Walsh é também lembrado por sua vigorosa entrega à militância política, que marcou seus últimos dez anos de vida, quando aderiu à esquerda revolucionária peronista, chegando à liderança do movimento Montoneros. Para várias gerações de intelectuais, sua contundente “Carta aberta à Junta Militar”, em que denunciou os crimes da ditadura instaurada em 1976, tornou-se um modelo de resistência aos regimes autoritários e de fé na força da palavra contra os desmandos do poder. Walsh foi assassinado por um comando militar em 25 de março de 1977, logo depois de postar cópias daquela carta a amigos e colaboradores ao redor do mundo.

Sobre os tradutores

Nascido em Buenos Aires em 1964, Sérgio Molina mudou-se para o Brasil aos dez anos de idade. Começou a traduzir do espanhol em 1986 e verteu para o português mais de meia centena livros, de autores como Alejo Carpentier, Jorge Luis Borges, Ricardo Piglia e Mario Vargas Llosa. Sua tradução para a primeira parte de D. Quixote foi premiada na 46º edição do Prêmio Jabuti (2004).

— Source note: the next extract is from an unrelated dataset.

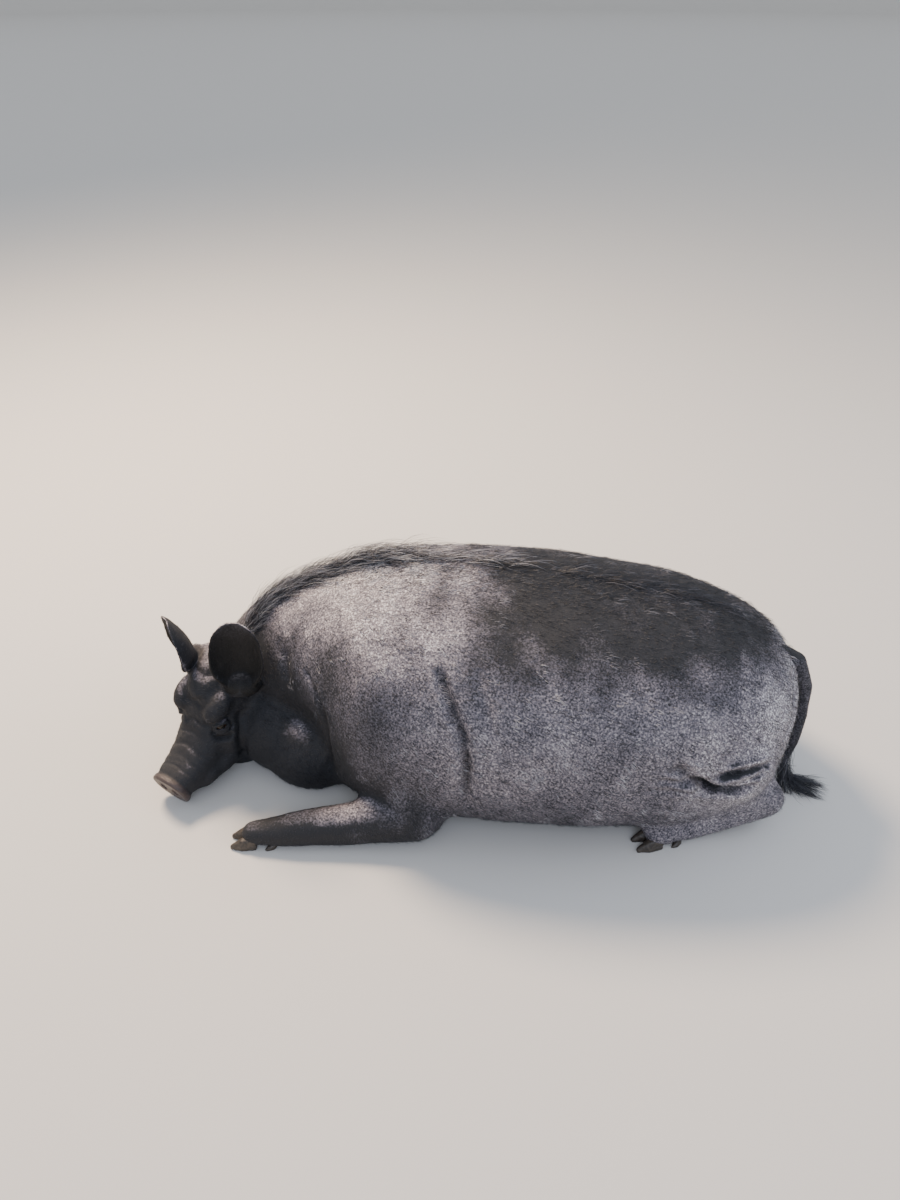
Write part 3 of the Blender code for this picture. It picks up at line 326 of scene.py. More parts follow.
# How the flesh is fused: voxel sizes and passes of smoothing, as in the solids, then finer.
BODY_VOXEL = 0.005
HEAD_VOXEL = 0.003
WHOLE_VOXEL = 0.0035
TRUNK_SOFTENING = 36
HEAD_SOFTENING = 6
SKIN_VOXEL = 0.0020
SKIN_SOFTENING = 2
SKIN_TRIANGLES = 300000
UNWRAP_TRIANGLES = 6000

# The coat is thin at the snout, and has its whole depth this far behind it.
BARE_WITHIN = 0.055
FULL_DEPTH_BEYOND = 0.150

# Regrown detail: balls about the eyes, nostrils and mouth in which the skin's mesh is made finer.
FINE_ABOUT_EYE = 0.030
FINEST_ABOUT_EYE = 0.019
FINE_ABOUT_SNOUT = 0.050
FINE_ABOUT_MOUTH = 0.012
FINE_ABOUT_FOLD = 0.018
NARROW_FOLD = 0.0048
FLOOR_CLEARANCE = 0.0006
CORNEA_BULGE = 0.0008

# Shades run from 0, black, to 1. The hide's common shade, and what it gains or loses: a darker saddle on
# the back with painted leaf shadow over it, painted light on the withers and haunches, painted shade on
# the shoulders and low down near the floor, and a face that is dark and painted in shade as well. The
# ears' rims take a painted highlight.
COMMON_SHADE = 0.54
SADDLE_DARK_AND_SHADOW = 0.42
WITHERS_LIGHT = 0.24
SHOULDER_SHADE = 0.24
HAUNCH_LIGHT = 0.22
FACE_DARK_AND_SHADE = 0.40
LOW_SHADE = 0.16
TAIL_SHADE = 0.35
PAINTED_RIM_LIGHT = 0.5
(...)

Rubia Prates Goldoni é doutora em Literatura Espanhola pela Universidade de São Paulo e realizou parte de seus estudos acadêmicos na Universitat Autónoma de Barcelona. Lecionou Língua Espanhola, Literatura e Prática de Tradução na Unesp. Como tradutora, conta com cerca de trinta títulos vertidos do francês e do espanhol, nas áreas de literatura e ciências humanas. Recebeu o prêmio FNLIJ Monteiro Lobato 2009 – Melhor Tradução Jovem, por Kafka e a boneca viajante, de Jordi Sierra i Fabra (Martins).